Adding fuel to this fire, the so called economic reforms have further worsened the day to-day living of women. The bosses and their system are trying to off-load their problems onto the backs of working class people by cutting their wages, retrenching workers and privatising the public sector industries and services. Liberalisation, globalisation and privatisation – the new jargon of the world’s rich – have only increased the pauperisation of working class people around the world.

The brunt of all this is felt by women who are still slogging it out as house-wives. The crisis has increased tensions in working class homes. In the economies of the under developed world this means more wife-beating, destitution and forced prostitution.

In the cut-throat competition of globalised trade during the developing recession, millions of workers in India are being made unemployed. Again, women receive the stick first. In the garment sector, where traditionally tens of thousands of women were employed, today factories are being closed down. Hence the women workers are facing redundancies. Many of these workers who are suddenly facing this ordeal are taking to suicide.

In all areas, whether it is an organised or unorganised sector, labour is highly exploited, wages are low, hours of work are long and there are occupational health hazards, no job security or social security benefits. Because of this women are becoming increasingly frustrated with the system that pays them less than men and forces them to take more responsibility for everyone else.

Pay for women in Asia is only about 30% of what their male counter-parts receive. India has one of the most unbalanced sex ratios in the world with 1,000 males to 923 females. Only 39% of women are literate. Less women than men work for a living and for every three men only one women makes use of health facilities.

No capitalist policy – the ‘free market’, ‘globalisation’, ‘liberalisation’ or ‘new economic policy’ – works to overcome these inequalities. It is only a system based on the equal distribution of wealth and resources under the democratic control of working class people – of which women must be equal partners – can change this wretched earth into a decent place to live.

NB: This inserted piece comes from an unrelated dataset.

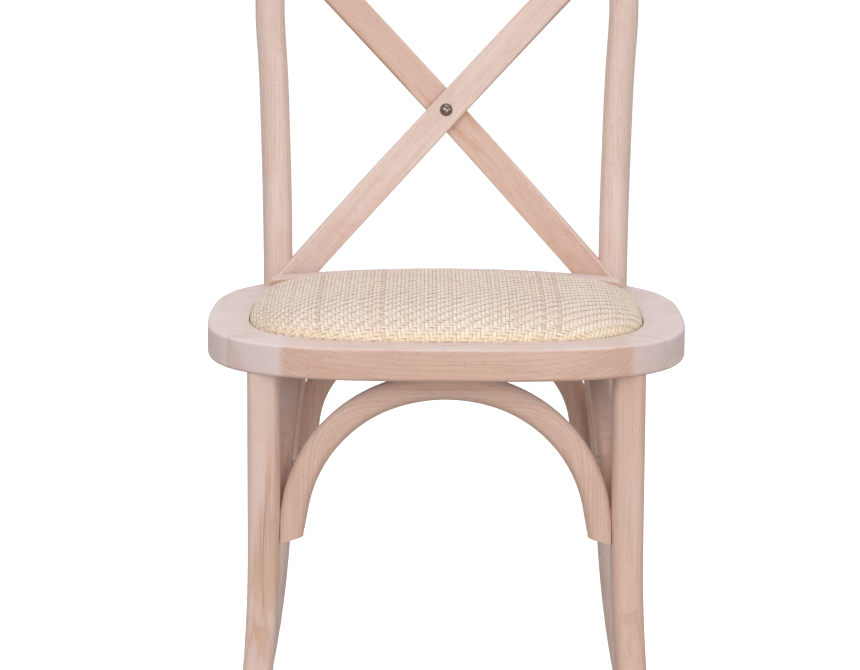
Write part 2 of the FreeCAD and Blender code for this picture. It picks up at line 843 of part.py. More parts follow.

One of the first duties of socialists, and especially of socialist women, is to reclaim the real traditions of international women’s day. In the process it is the duty of the socialists to expose the so-called liberators. The urgent need is to link the struggle of women with various other class struggles both within the country and internationally. We of the CWI in India dedicate ourselves to build a powerful socialist alternative which will emancipate working women along with all other exploited sections of society.